I love first impressions. It’s a rare occasion to have a complete blank slate with someone, and you get to craft yourself into whoever you want! Maybe you’ll be the funny one, or the mysterious one. But introduce yourself poorly, and you could be forgettable or (worse yet) the boring one. For me, I aim for being immediately personable and relatable, with a touch of humility and humor.
Implement all 6 ideas and you’ll be a true influencer (not just the Instagram-type!).
1. Introduce Yourself to 3 People Today (And Here’s How)
Great article from TED on unforgettable ways to introduce yourself, where I grabbed a few of these gems, along with one of my own.
- Forget the job title, instead describe the impact of your job.
- People understand there are problems, and then there are solutions. So describe what you do in terms of problem-solving and how you solve things.
- Pretend you’re talking to a child. How would you break down what you do that a child can understand. And then build up from there.
- Power of humor. If there’s an opportunity in there to poke fun at where you’re at or use some self-deprecating humor, I’m down for that. Just beware if it’s a serious work setting.
Although we’re talking about how to Be More Influential, let’s not lose sight of what’s really important — that we do things that will make other people’s lives better. In other words, use your newfound powers in influence for good! If you end up using influence to benefit just yourself, you’ll “live long enough to see yourself become the villain.” [Name that movie!]
Today, be more influential by doing something nice for someone. The only criteria is that it must be (A) personalized and (B) unexpected.
- Personalized means you actually have to know something personal about the person! Then have fun by making it unexpected.
- Science says: If the waiter provides one mint, starts to walk away from the table, but pauses, turns back and says, “For you nice people, here’s an extra mint,” tips go through the roof. A 23% increase, influenced not by what was given, but how it was given.
3. Be In Demand
To be more influential, be in demand more. Easier said than done, right?! Yet, we all understand being in demand does lead to being more influential, right or wrong. We see this phenomena whenever there is that attractive person that everyone wants to date, or that guru at work that everybody goes to for help. Let’s explore what we can do to increase our demand.

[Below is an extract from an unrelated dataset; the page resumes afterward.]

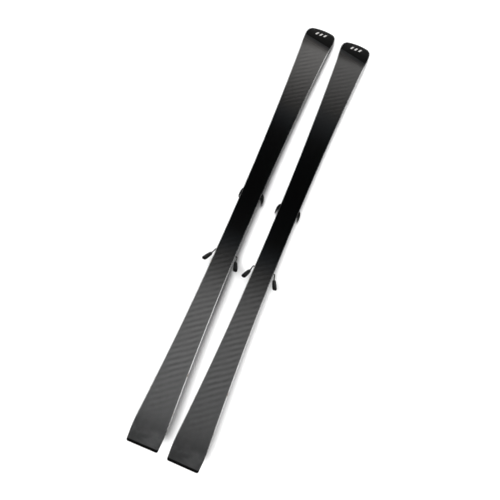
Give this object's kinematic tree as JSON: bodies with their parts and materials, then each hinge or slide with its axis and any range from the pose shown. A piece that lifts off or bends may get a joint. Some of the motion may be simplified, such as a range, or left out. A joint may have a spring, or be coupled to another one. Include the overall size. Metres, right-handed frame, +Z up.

“The more knowledge you have the more likely that you will propose options that are more attractive.”
Well, obviously. So before you engage in any discussion, go read a few articles on that select topic. This will at least inform you enough to be worth talking to.
“It’s not enough simply to tell people about the benefits they’ll gain if they choose your products and services. You’ll also need to point out what is unique about your proposition and what they stand to lose if they fail to consider your proposal.”
The key words are unique and what they stand to lose. You always need to be thinking, what is the interesting, uncommon, or new idea that you’re contributing to the conversation. If possible and appropriate, you may need to point out what you bring to the table.
4. Namedrop (The Proper Way)
To be more influential, name-drop, but do it the proper way! Turns out I’ve misunderstood what name-dropping means all these years! As I was doing my research, I hadn’t realized how improper people use this tactic, and hence such a negative perception of it, especially in job interviews. It hadn’t occurred to me because I don’t name-drop in the way these articles talk about! Let me explain…
“People name-drop for a simple reason: It’s an easy way to signal our status as a member of an exclusive in-group.”
To me, name-dropping is more like a citation in a thesis paper. I try to come from a place of humility and want to attribute what I’m about to say with who/where it came from. I think it’s a worse crime to take credit for a piece of knowledge that didn’t originate with you. In doing so, I acknowledge the listener may infer there is a relationship there. That’s why we should go a step further and caveat how we know the person and clarify the level of relationship. At the end of the day, we only have our integrity and reputation, so don’t do anything to damage those!
5. Are you dependable?
Take an honest look in front of the mirror and ask yourself, “do people currently depend on you to get things done?” When you do, is it right away? Or a week later? Maybe just before the deadline? If you want to be more influential, then make yourself the go-to person. If you become the go-to person, that’s an acknowledgement that you’ve become important to that person’s life. Now isn’t that the very definition of influential?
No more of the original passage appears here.